In a scene that became normal over the past few years, thousands of Muslims gathered on `Eid, chanting “God is great!”
They bent, knelt, and prostrated in front of the golden-domed Sobornaya mosque in Moscow’s main square and five temporarily blocked streets.
An additional 180,000 gathering at five other mosques and three dozen temporary sites in Moscow and the greater Moscow region, to mark the end of Ramadan, police said.
Each person had to pass through a metal detector and undergo an identification check.
Nevertheless, some Muscovites appeared unhappy about the scene, though the prayer was held in the early hours of the day.
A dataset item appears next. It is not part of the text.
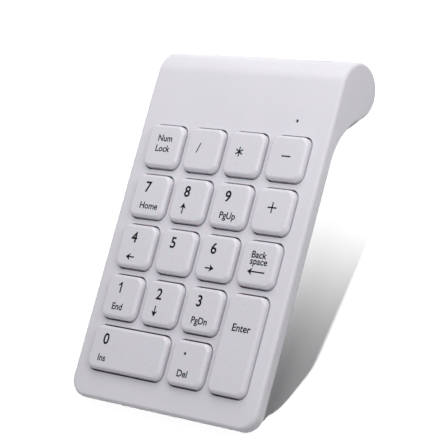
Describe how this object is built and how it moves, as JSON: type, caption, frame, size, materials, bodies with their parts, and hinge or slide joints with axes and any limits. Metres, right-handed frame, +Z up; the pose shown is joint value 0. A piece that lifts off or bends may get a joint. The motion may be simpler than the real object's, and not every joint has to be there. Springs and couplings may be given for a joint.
{
  "type": "numeric keypad",
  "caption": "Slim wireless numeric keypad: a wedge of low square keys on a tilted deck, carried at the back by a round battery roll.",
  "frame": {"origin": "middle of the outline on the table that the feet stand on", "axes": "+X to the right across the keys, +Y from the front edge to the battery roll, +Z up"},
  "size_m": [0.0864, 0.1338, 0.0205],
  "materials": {
    "white_abs": "fine satin texture",
    "white_abs_underside": "fine satin texture",
    "key_abs": "fine satin texture, printed legends",
    "grey_plastic": "moulded",
    "silicone": "soft, slightly translucent",
    "clear_film": "printed polyester film",
    "sheet_steel": "rolled",
    "green_laminate": "solder mask",
    "black_epoxy": "moulded",
    "bright_metal": "nickel plated",
    "ceramic": "fired",
    "lens_plastic": "smoked",
    "screw_steel": "plated",
    "black_plastic": "ribbed",
    "cell_sleeve": "plain printed sleeve",
    "black_rubber": "matt"
  },
  "bodies": {
    "casing": {"backplate": "sheet_steel", "battery_cell": "cell_sleeve", "battery_spring": "bright_metal", "board_screws": "screw_steel", "bottom_cover": "white_abs_underside", "chip_capacitors": "ceramic", "circuit_board": "green_laminate", "controller_chip": "black_epoxy", "cover_screws": "screw_steel", "crystal": "bright_metal", "dome_sheet": "silicone", "front_feet": "black_rubber", "key_guide_frame": "grey_plastic", "light_pipe": "lens_plastic", "membrane_lower": "clear_film", "membrane_spacer": "clear_film", "membrane_upper": "clear_film", "negative_contact": "bright_metal", "positive_contact": "bright_metal", "power_switch_body": "black_epoxy", "rear_feet": "black_rubber", "status_led": "lens_plastic", "tail_clamp": "grey_plastic", "top_cover": "white_abs"},
    "battery_door": {"battery_door": "white_abs_underside"},
    "power_switch_knob": {"power_switch_knob": "black_plastic"},
    "key_num_lock": {"key_num_lock": "key_abs"},
    "key_divide": {"key_divide": "key_abs"},
    "key_multiply": {"key_multiply": "key_abs"},
    "key_minus": {"key_minus": "key_abs"},
    "key_7": {"key_7": "key_abs"},
    "key_8": {"key_8": "key_abs"},
    "key_9": {"key_9": "key_abs"},
    "key_plus": {"key_plus": "key_abs"},
    "key_4": {"key_4": "key_abs"},
    "key_5": {"key_5": "key_abs"},
    "key_6": {"key_6": "key_abs"},
    "key_backspace": {"key_backspace": "key_abs"},
    "key_1": {"key_1": "key_abs"},
    "key_2": {"key_2": "key_abs"},
    "key_3": {"key_3": "key_abs"},
    "key_enter": {"key_enter": "key_abs"},
    "key_0": {"key_0": "key_abs"},
    "key_decimal": {"key_decimal": "key_abs"}
  },
  "joints": [
    {"name": "key_num_lock_press", "type": "slide", "parent": "casing", "child": "key_num_lock", "axis": [0, -0.11, 0.9939], "range_m": [-0.002, 0], "stiffness_N_per_m": 300, "springref_m": 0.0005, "deforming": ["dome_sheet"]},
    {"name": "key_divide_press", "type": "slide", "parent": "casing", "child": "key_divide", "axis": [0, -0.11, 0.9939], "range_m": [-0.002, 0], "stiffness_N_per_m": 300, "springref_m": 0.0005, "deforming": ["dome_sheet"]},
    {"name": "key_multiply_press", "type": "slide", "parent": "casing", "child": "key_multiply", "axis": [0, -0.11, 0.9939], "range_m": [-0.002, 0], "stiffness_N_per_m": 300, "springref_m": 0.0005, "deforming": ["dome_sheet"]},
    {"name": "key_minus_press", "type": "slide", "parent": "casing", "child": "key_minus", "axis": [0, -0.11, 0.9939], "range_m": [-0.002, 0], "stiffness_N_per_m": 300, "springref_m": 0.0005, "deforming": ["dome_sheet"]},
    {"name": "key_7_press", "type": "slide", "parent": "casing", "child": "key_7", "axis": [0, -0.11, 0.9939], "range_m": [-0.002, 0], "stiffness_N_per_m": 300, "springref_m": 0.0005, "deforming": ["dome_sheet"]},
    {"name": "key_8_press", "type": "slide", "parent": "casing", "child": "key_8", "axis": [0, -0.11, 0.9939], "range_m": [-0.002, 0], "stiffness_N_per_m": 300, "springref_m": 0.0005, "deforming": ["dome_sheet"]},
    {"name": "key_9_press", "type": "slide", "parent": "casing", "child": "key_9", "axis": [0, -0.11, 0.9939], "range_m": [-0.002, 0], "stiffness_N_per_m": 300, "springref_m": 0.0005, "deforming": ["dome_sheet"]},
    {"name": "key_plus_press", "type": "slide", "parent": "casing", "child": "key_plus", "axis": [0, -0.11, 0.9939], "range_m": [-0.002, 0], "stiffness_N_per_m": 300, "springref_m": 0.0005, "deforming": ["dome_sheet"]},
    {"name": "key_4_press", "type": "slide", "parent": "casing", "child": "key_4", "axis": [0, -0.11, 0.9939], "range_m": [-0.002, 0], "stiffness_N_per_m": 300, "springref_m": 0.0005, "deforming": ["dome_sheet"]},
    {"name": "key_5_press", "type": "slide", "parent": "casing", "child": "key_5", "axis": [0, -0.11, 0.9939], "range_m": [-0.002, 0], "stiffness_N_per_m": 300, "springref_m": 0.0005, "deforming": ["dome_sheet"]},
    {"name": "key_6_press", "type": "slide", "parent": "casing", "child": "key_6", "axis": [0, -0.11, 0.9939], "range_m": [-0.002, 0], "stiffness_N_per_m": 300, "springref_m": 0.0005, "deforming": ["dome_sheet"]},
    {"name": "key_backspace_press", "type": "slide", "parent": "casing", "child": "key_backspace", "axis": [0, -0.11, 0.9939], "range_m": [-0.002, 0], "stiffness_N_per_m": 300, "springref_m": 0.0005, "deforming": ["dome_sheet"]},
    {"name": "key_1_press", "type": "slide", "parent": "casing", "child": "key_1", "axis": [0, -0.11, 0.9939], "range_m": [-0.002, 0], "stiffness_N_per_m": 300, "springref_m": 0.0005, "deforming": ["dome_sheet"]},
    {"name": "key_2_press", "type": "slide", "parent": "casing", "child": "key_2", "axis": [0, -0.11, 0.9939], "range_m": [-0.002, 0], "stiffness_N_per_m": 300, "springref_m": 0.0005, "deforming": ["dome_sheet"]},
    {"name": "key_3_press", "type": "slide", "parent": "casing", "child": "key_3", "axis": [0, -0.11, 0.9939], "range_m": [-0.002, 0], "stiffness_N_per_m": 300, "springref_m": 0.0005, "deforming": ["dome_sheet"]},
    {"name": "key_enter_press", "type": "slide", "parent": "casing", "child": "key_enter", "axis": [0, -0.11, 0.9939], "range_m": [-0.002, 0], "stiffness_N_per_m": 300, "springref_m": 0.0005, "deforming": ["dome_sheet"]},
    {"name": "key_0_press", "type": "slide", "parent": "casing", "child": "key_0", "axis": [0, -0.11, 0.9939], "range_m": [-0.002, 0], "stiffness_N_per_m": 300, "springref_m": 0.0005, "deforming": ["dome_sheet"]},
    {"name": "key_decimal_press", "type": "slide", "parent": "casing", "child": "key_decimal", "axis": [0, -0.11, 0.9939], "range_m": [-0.002, 0], "stiffness_N_per_m": 300, "springref_m": 0.0005, "deforming": ["dome_sheet"]},
    {"name": "battery_door_hinge", "type": "hinge", "parent": "casing", "child": "battery_door", "pos_m": [0, 0.05207, 0.00276], "axis": [-1, 0, 0], "range_deg": [0, 75]},
    {"name": "power_switch_slide", "type": "slide", "parent": "casing", "child": "power_switch_knob", "axis": [1, 0, 0], "range_m": [0, 0.002]}
  ]
}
“Again, [some] streets are full of praying people, again the adjoining streets are blocked, [there are] tensions with police,” popular blogger Ilya Varlamov wrote.
“For many years, this has been the picture in Moscow twice a year. And each time, everyone is surprised,” the blogger said.
Unwelcome
In Moscow, Muslims, either Russian-born or immigrant, secular or practicing, don’t feel welcome.
With only six mosques in the large city, attempts to build new ones have been met with protests and rallies.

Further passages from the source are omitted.